Dès lors, ces jeunes vivent avec la pression systématique de devoir faire encore mieux scolairement et professionnellement que les autres. À cela s’ajoutent d’autres contraintes : ne pas évoquer son adresse, son milieu socio-économique, gommer ses origines culturelles ou sociales, ou encore taire le parcours de ses parents. Tant d’exemples pour revenir à une seule et même question : comment montrer sa valeur ? Imane Bounouh, fondatrice de @grimpe.fr sur Instagram, conseille des étudiants ainsi que de jeunes adultes et regrette cette inégalité de traitement : "Les jeunes issus des quartiers populaires, des REP et REP+ ne devraient pas se précariser pour aspirer à une ascension sociale. Dans la situation actuelle où les dispositifs publics peinent encore à soutenir assez les trajectoires scolaires de ces jeunes, les entreprises en deviennent davantage responsables." L’identité, première information lue sur un CV, est le facteur le moins égalitaire dans cet accès à l’emploi. Leïla Grison, directrice diversités, équité et inclusion de Publicis France, combat avec convictions le phénomène : "Les chiffres montrent que, d’une manière générale, les recruteurs passent en moyenne 7 secondes et demie sur un CV. Alors que l’identité et votre milieu social ont trop souvent une incidence sur l’orientation, notamment subie, face à un jeune, même très performant, qui n’est pas passé par une grande école, le recruteur partira du principe qu’il n’a pas sa place dans l’entreprise sur des fonctions à potentiel. C’est injuste et injustifiable."

Les candidats avec un nom à consonance maghrébine, diplômés d’un CAP à un bac +5, ont 31,5% de chances en moins d’être contactés par les recruteurs

Plus encore, pour Imane Bounouh, le déterminisme social empêche des personnes talentueuses de s’épanouir en raison de ces inégalités et du manque de réseau.
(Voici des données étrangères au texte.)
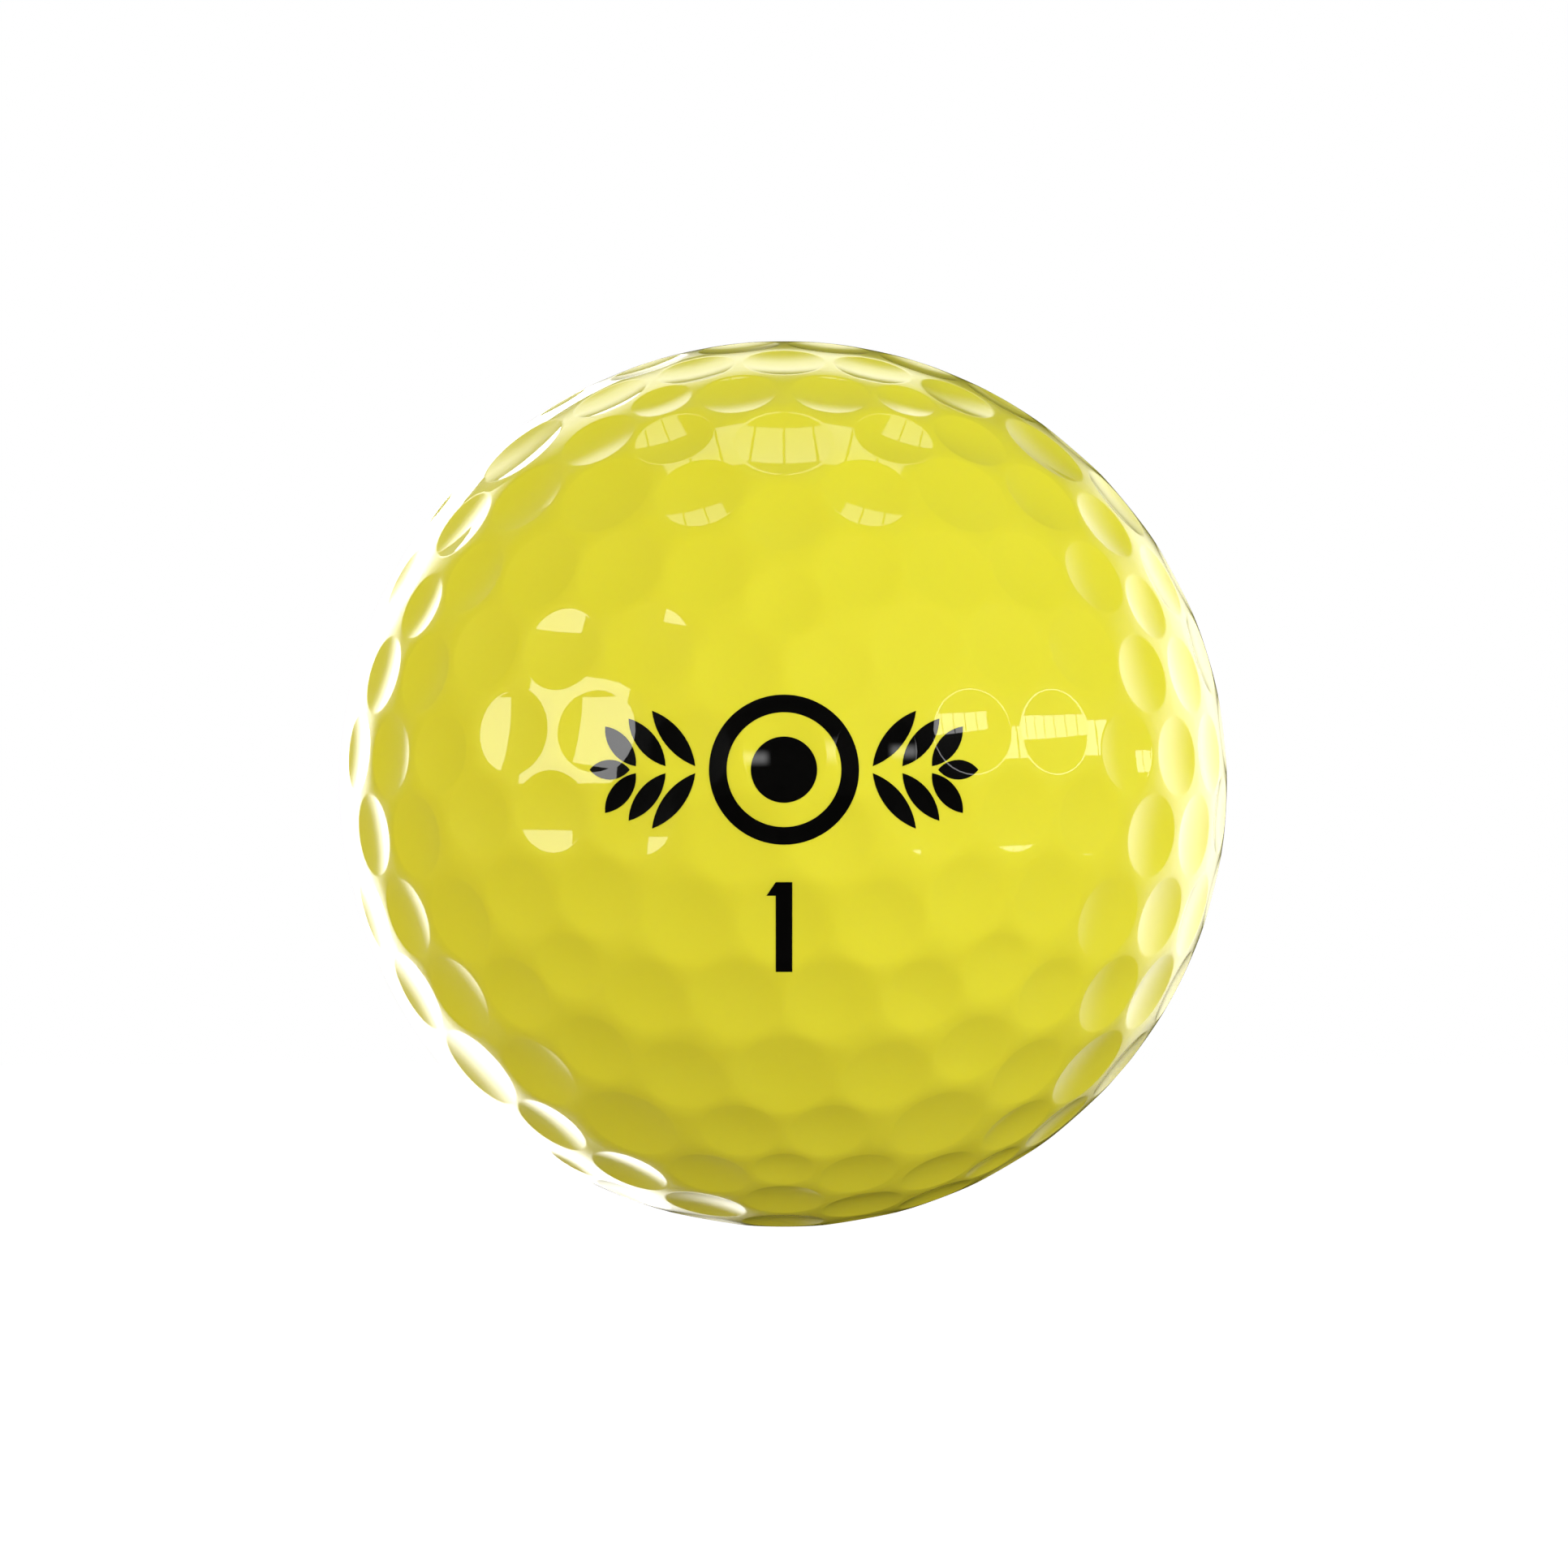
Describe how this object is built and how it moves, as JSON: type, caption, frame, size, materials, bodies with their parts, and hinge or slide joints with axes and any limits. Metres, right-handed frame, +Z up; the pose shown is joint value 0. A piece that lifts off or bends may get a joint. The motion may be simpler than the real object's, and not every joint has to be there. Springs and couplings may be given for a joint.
{
  "type": "golf ball",
  "caption": "Dimpled yellow golf ball with a rubber core, a mantle, a cast cover, and black pad-printed marks on front and rear.",
  "frame": {"origin": "centre of the ball", "axes": "-Y out through the front mark, +Z up through the upper pole dimple, +X to the right of the mark as it is read"},
  "size_m": [0.0426, 0.0428, 0.0424],
  "materials": {
    "core_rubber": "matt moulded rubber, ground smooth",
    "mantle_ionomer": "smooth satin moulded ionomer",
    "cover_urethane": "yellow cast urethane under a clear gloss topcoat",
    "print_ink": "black pad-printed ink under the same clear gloss topcoat"
  },
  "bodies": {
    "root": {"core": "core_rubber", "mantle": "mantle_ionomer", "cover": "cover_urethane", "front_mark": "print_ink", "front_number": "print_ink", "rear_mark": "print_ink", "rear_number": "print_ink"}
  },
  "joints": []
}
En dépit d’une prise de conscience, force est de constater leur persistance : "Pour ces jeunes, et encore plus pour ceux des petites villes, il est difficile de sortir du milieu social dans lequel ils ont évolué. La plupart pense qu’il s’agit de leur destinée et s’y conforme. Il y a des rencontres qui peuvent être déterminantes. Un professeur ou un manager peuvent passer le mot ou accorder le stage qui sera la première pierre de cette ascension." Son expérience résonne avec celles des jeunes défavorisés à qui l’on dresse le tapis rouge uniquement pour des formations professionnelles : "Ces jeunes ont tout aussi droit à suivre des formations prestigieuses qui leur permettra d’accéder à des postes à responsabilité. C’est très difficile de briser ce chemin de vie lorsque personne ne croit en notre potentiel." Leïla Grison corrobore ces propos et affirme même que la situation est plus dramatique : "De nombreux jeunes issus des quartiers populaires, dont de très nombreux bons élèves se voient poussés vers des formations professionnelles, et le plus souvent dans des filières qui ne les intéressent pas du tout. En faisant cela, on brise des vies et on fabrique du décrochage et de la précarité programmée."
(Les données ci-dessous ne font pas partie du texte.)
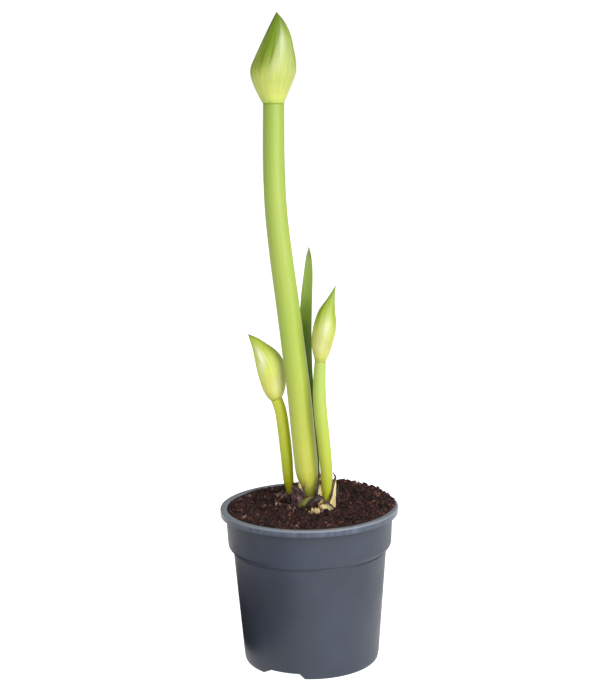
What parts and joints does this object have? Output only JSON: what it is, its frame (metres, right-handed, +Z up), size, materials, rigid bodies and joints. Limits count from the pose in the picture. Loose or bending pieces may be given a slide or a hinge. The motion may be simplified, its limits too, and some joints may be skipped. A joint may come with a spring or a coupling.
{
  "type": "potted amaryllis",
  "caption": "Amaryllis bulb in a round nursery pot of soil, with flower stems in bud and a strap leaf.",
  "frame": {"origin": "on the ground under the centre of the pot's rim", "axes": "+Z up along the pot's axis, -Y towards the front of the plant"},
  "size_m": [0.13, 0.13, 0.4672],
  "materials": {
    "pot": "satin moulded polypropylene, blue-grey",
    "soil": "crumbly dark peat",
    "bulb_flesh": "moist cream bulb scales",
    "tunic": "dry papery brown skin",
    "stem": "smooth waxy green",
    "bud": "waxy yellow-green with darker tips",
    "leaf": "waxy mid green"
  },
  "bodies": {
    "root": {"pot": "pot", "soil": "soil", "bulb": "bulb_flesh", "bulb_tunic": "tunic", "flower_stem_main": "stem", "flower_stem_left": "stem", "flower_stem_right": "stem", "flower_bud_main": "bud", "flower_bud_left": "bud", "flower_bud_right": "bud", "leaf": "leaf"}
  },
  "joints": []
}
Pour ces jeunes issus des milieux populaires, être reconnus pour leur valeur et leur mérite, et contribuer à la société est une nécessité. Il devient alors urgent pour les directions de mettre en place une organisation inclusive et ce, bien en amont du recrutement.

"Pour les jeunes des petites villes, il est difficile de sortir du milieu social dans lequel ils ont évolué"

Recruter autrement : l’ouverture à des diversités de profils

Les récentes transformations du marché du travail bouleversent drastiquement la fonction recrutement et amènent à refondre profondément les habitudes. Pour Leïla Grison, les méthodes de recrutement traditionnelles conduisent à une trop grande homogénéité du vivier de candidats et limitent la créativité, l’innovation et le progrès dans un contexte RH tendu : "Il est bien difficile de pousser certains DRH et managers à innover en matière de recrutement. En effet, quand on se convainc que les talents n’existent que dans un vivier restreint, on a vite recours à la cooptation. Cela ne fait qu’entretenir l’homogénéité du système et ne vise à aucun moment ni la recherche réelle de talents, ni leur diversification." Le constat est sans appel : au-delà de l’aspect "visuel" de la diversité – nombreuses sont les singularités invisibles –, le manque de diversification peut considérablement réduire la performance de l’entreprise qui se prive de talents déconsidérés et ignorés. Même si les différences peuvent effrayer et éloigner de ce que l’on connaît, il est important, pour Imane Bounouh, de "s’ouvrir à des profils différents et donc complémentaires" et de s’intéresser aux qualités intrinsèques : "Élargir son horizon de candidats en limitant ses critères de recrutement est une opportunité d’enrichir son vivier en s’intéressant davantage à l’individu."

D’autant plus que ces discriminations ont un coût considérable. Les jeunes issus des quartiers populaires et issus de l’immigration doivent affronter la double épreuve du manque de moyens, et pour nombre d’entre eux, du racisme. Réussir ses recrutements en s’efforçant de rédiger l’offre tout en se confrontant à ses propres biais et stéréotypes peut être la condition sine qua non pour embrasser la diversité. Miser sur les compétences douces pour élargir l’horizon de candidats et les évaluer de la même manière s’avère pertinent. Encore faut-il que la direction soit prête à changer.